* SET EXERCISE: The required output consists solely of the lines from the one containing "spring_offset, *spring_pin), spring_angle" down to the one containing "bpy.data.objects.remove(obj)", both included, each quoted exactly.

* STORED DATA:
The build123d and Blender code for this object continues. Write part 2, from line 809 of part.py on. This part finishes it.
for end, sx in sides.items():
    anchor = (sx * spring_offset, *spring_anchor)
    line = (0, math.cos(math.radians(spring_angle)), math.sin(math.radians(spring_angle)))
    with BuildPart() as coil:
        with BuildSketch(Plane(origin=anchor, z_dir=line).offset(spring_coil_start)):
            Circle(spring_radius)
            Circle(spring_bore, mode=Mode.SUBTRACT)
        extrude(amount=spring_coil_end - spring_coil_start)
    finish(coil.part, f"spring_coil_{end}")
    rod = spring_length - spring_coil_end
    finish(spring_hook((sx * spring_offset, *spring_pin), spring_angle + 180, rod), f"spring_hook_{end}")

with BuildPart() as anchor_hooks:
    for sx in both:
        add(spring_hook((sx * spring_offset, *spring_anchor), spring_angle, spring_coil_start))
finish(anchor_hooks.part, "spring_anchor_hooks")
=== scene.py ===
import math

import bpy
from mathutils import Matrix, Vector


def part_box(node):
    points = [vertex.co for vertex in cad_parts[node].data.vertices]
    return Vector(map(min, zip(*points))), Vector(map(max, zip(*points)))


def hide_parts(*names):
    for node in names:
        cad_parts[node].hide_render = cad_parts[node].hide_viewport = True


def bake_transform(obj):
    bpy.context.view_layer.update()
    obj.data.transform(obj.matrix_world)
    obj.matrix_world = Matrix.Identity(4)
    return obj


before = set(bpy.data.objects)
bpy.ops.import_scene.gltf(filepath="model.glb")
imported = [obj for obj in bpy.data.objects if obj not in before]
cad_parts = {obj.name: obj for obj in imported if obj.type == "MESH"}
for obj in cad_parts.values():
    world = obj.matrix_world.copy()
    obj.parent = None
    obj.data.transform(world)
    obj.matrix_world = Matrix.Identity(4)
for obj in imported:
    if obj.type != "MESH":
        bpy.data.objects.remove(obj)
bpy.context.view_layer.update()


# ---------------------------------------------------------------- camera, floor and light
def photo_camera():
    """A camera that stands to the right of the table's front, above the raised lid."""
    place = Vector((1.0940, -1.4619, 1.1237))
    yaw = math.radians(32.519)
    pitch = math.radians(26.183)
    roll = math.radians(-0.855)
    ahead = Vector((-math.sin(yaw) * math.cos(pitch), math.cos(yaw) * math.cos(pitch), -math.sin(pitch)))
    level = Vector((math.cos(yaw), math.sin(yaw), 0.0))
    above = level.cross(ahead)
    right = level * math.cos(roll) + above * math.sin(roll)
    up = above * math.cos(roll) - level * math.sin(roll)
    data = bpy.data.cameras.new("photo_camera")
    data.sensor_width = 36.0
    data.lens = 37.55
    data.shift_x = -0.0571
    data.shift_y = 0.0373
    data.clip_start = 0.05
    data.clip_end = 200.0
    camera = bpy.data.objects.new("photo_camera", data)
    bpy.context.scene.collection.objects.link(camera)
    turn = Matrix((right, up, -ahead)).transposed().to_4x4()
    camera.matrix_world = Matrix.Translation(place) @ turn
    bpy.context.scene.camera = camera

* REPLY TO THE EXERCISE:
    finish(spring_hook((sx * spring_offset, *spring_pin), spring_angle + 180, rod), f"spring_hook_{end}")

with BuildPart() as anchor_hooks:
    for sx in both:
        add(spring_hook((sx * spring_offset, *spring_anchor), spring_angle, spring_coil_start))
finish(anchor_hooks.part, "spring_anchor_hooks")
=== scene.py ===
import math

import bpy
from mathutils import Matrix, Vector


def part_box(node):
    points = [vertex.co for vertex in cad_parts[node].data.vertices]
    return Vector(map(min, zip(*points))), Vector(map(max, zip(*points)))


def hide_parts(*names):
    for node in names:
        cad_parts[node].hide_render = cad_parts[node].hide_viewport = True


def bake_transform(obj):
    bpy.context.view_layer.update()
    obj.data.transform(obj.matrix_world)
    obj.matrix_world = Matrix.Identity(4)
    return obj


before = set(bpy.data.objects)
bpy.ops.import_scene.gltf(filepath="model.glb")
imported = [obj for obj in bpy.data.objects if obj not in before]
cad_parts = {obj.name: obj for obj in imported if obj.type == "MESH"}
for obj in cad_parts.values():
    world = obj.matrix_world.copy()
    obj.parent = None
    obj.data.transform(world)
    obj.matrix_world = Matrix.Identity(4)
for obj in imported:
    if obj.type != "MESH":
        bpy.data.objects.remove(obj)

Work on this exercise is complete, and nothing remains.